# Help! Quackgrass popping up everywhere!



## JTQ911 (Jul 2, 2017)

After learning a tremendous amount from this forum last year, in the fall I:

Killed Weeds / Old clumping tall fescue
Aerated
Slit Seed
Broadcast seed.

Put down a mixture of 4th Millennium and SSS Tall Fescue Blend.

Lawn looked amazing last fall and this spring, compliments from everyone in the neighborhood.

Late spring I started seeing weedy grass popping up and growing faster than the tall fescue. After identifying it as quackgrass (clasping auricles) I tried:

Mixture 1: Gordons Ornamec 170 Grass Herbicide, Tenacity, Triclopyr,

Mixture 2: Fusilade II

I essentially sprayed the entire backyard with the Ornamec 170 mixture. It stunted the fescue pretty severely. Maybe one leaf / stem of some quackgrass was spotted and turned slightly brown after a couple days (PICTURE #3).....but it seems to have come back after 2 weeks unfazed.

Fusilade II I only sprayed in a small couple spots because I was afraid it might kill everything. The few spots I sprayed seem like everything died and the grass just seemed to melt/brown out. I feel like I might of well just sprayed round up.

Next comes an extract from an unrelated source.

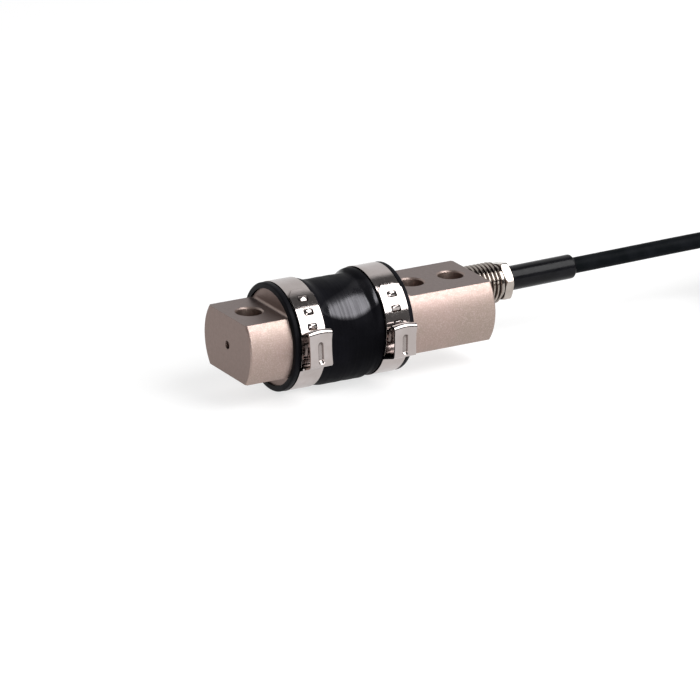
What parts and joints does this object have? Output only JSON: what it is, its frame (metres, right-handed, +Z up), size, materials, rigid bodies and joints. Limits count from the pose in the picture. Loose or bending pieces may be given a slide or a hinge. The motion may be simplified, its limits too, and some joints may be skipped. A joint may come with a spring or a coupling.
{
  "type": "beam load cell",
  "caption": "Single-ended beam load cell: round steel bar with milled drilled ends, clamped rubber sleeve over the gauges, threaded cable entry and a cable tied in a hank.",
  "frame": {"origin": "midway between the two fixing holes, on the lower mounting face of the fixed end", "axes": "+X from the load end towards the cable, +Z up, the way the load hole and fixing holes open; -Y is the side with the clamp ears"},
  "size_m": [0.3258, 0.058, 0.0372],
  "materials": {
    "plated_steel": "blasted alloy steel under dull nickel plate",
    "sleeve_rubber": "satin moulded rubber",
    "stainless": "bright rolled stainless strip",
    "gauge_film": "amber film with etched foil",
    "sealant": "soft clear-white sealant",
    "board": "glass-fibre board with tinned pads",
    "resistor": "chip resistor",
    "enamelled_copper": "enamelled copper",
    "nickel_brass": "bright nickel plate on brass",
    "seal_rubber": "moulded rubber",
    "washer_steel": "plain steel",
    "shrink_tube": "satin shrink tube",
    "jacket": "satin cable jacket",
    "core_red": "core insulation",
    "core_black": "core insulation",
    "core_green": "core insulation",
    "core_white": "core insulation",
    "tinned_copper": "tinned strands",
    "tie": "soft woven tie"
  },
  "bodies": {
    "root": {"beam_body": "plated_steel", "rubber_sleeve": "sleeve_rubber", "front_clamp": "stainless", "rear_clamp": "stainless", "near_gauge": "gauge_film", "far_gauge": "gauge_film", "near_coating": "sealant", "far_coating": "sealant", "terminal_board": "board", "span_resistor": "resistor", "zero_resistor": "resistor", "creep_resistor": "resistor", "gland_screw": "nickel_brass", "cable_seal": "seal_rubber", "thrust_washer": "washer_steel", "strain_relief": "shrink_tube", "cable_lead": "jacket", "cable_hank": "jacket", "cable_tail": "jacket", "tail_sleeve": "shrink_tube", "drain_wire": "tinned_copper", "near_gauge_wire_1": "enamelled_copper", "near_gauge_wire_2": "enamelled_copper", "near_gauge_wire_3": "enamelled_copper", "far_gauge_wire_1": "enamelled_copper", "far_gauge_wire_2": "enamelled_copper", "far_gauge_wire_3": "enamelled_copper", "inner_core_red": "core_red", "tail_core_red": "core_red", "tail_tip_red": "tinned_copper", "inner_core_black": "core_black", "tail_core_black": "core_black", "tail_tip_black": "tinned_copper", "inner_core_green": "core_green", "tail_core_green": "core_green", "tail_tip_green": "tinned_copper", "inner_core_white": "core_white", "tail_core_white": "core_white", "tail_tip_white": "tinned_copper", "hank_tie": "tie"}
  },
  "joints": []
}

Any suggestions? Wife think the lawn looks great but the quackgrass is driving me nuts and I know it's only going to go nuts. She also doesn't want to spend money on doing a full renovation and she doesn't want to have a whole yard dead for appearances sake.


----------



## Coy9901 (Oct 15, 2018)

Wish that I could help more with this, but I'd stay away from the Fusilade II. I used it last fall and it smoked most (all) of the fescue it touched!


----------



## JTQ911 (Jul 2, 2017)

I usually order from Do My Own, but I'm hoping there's something else I'm not familiar that someone can recommend.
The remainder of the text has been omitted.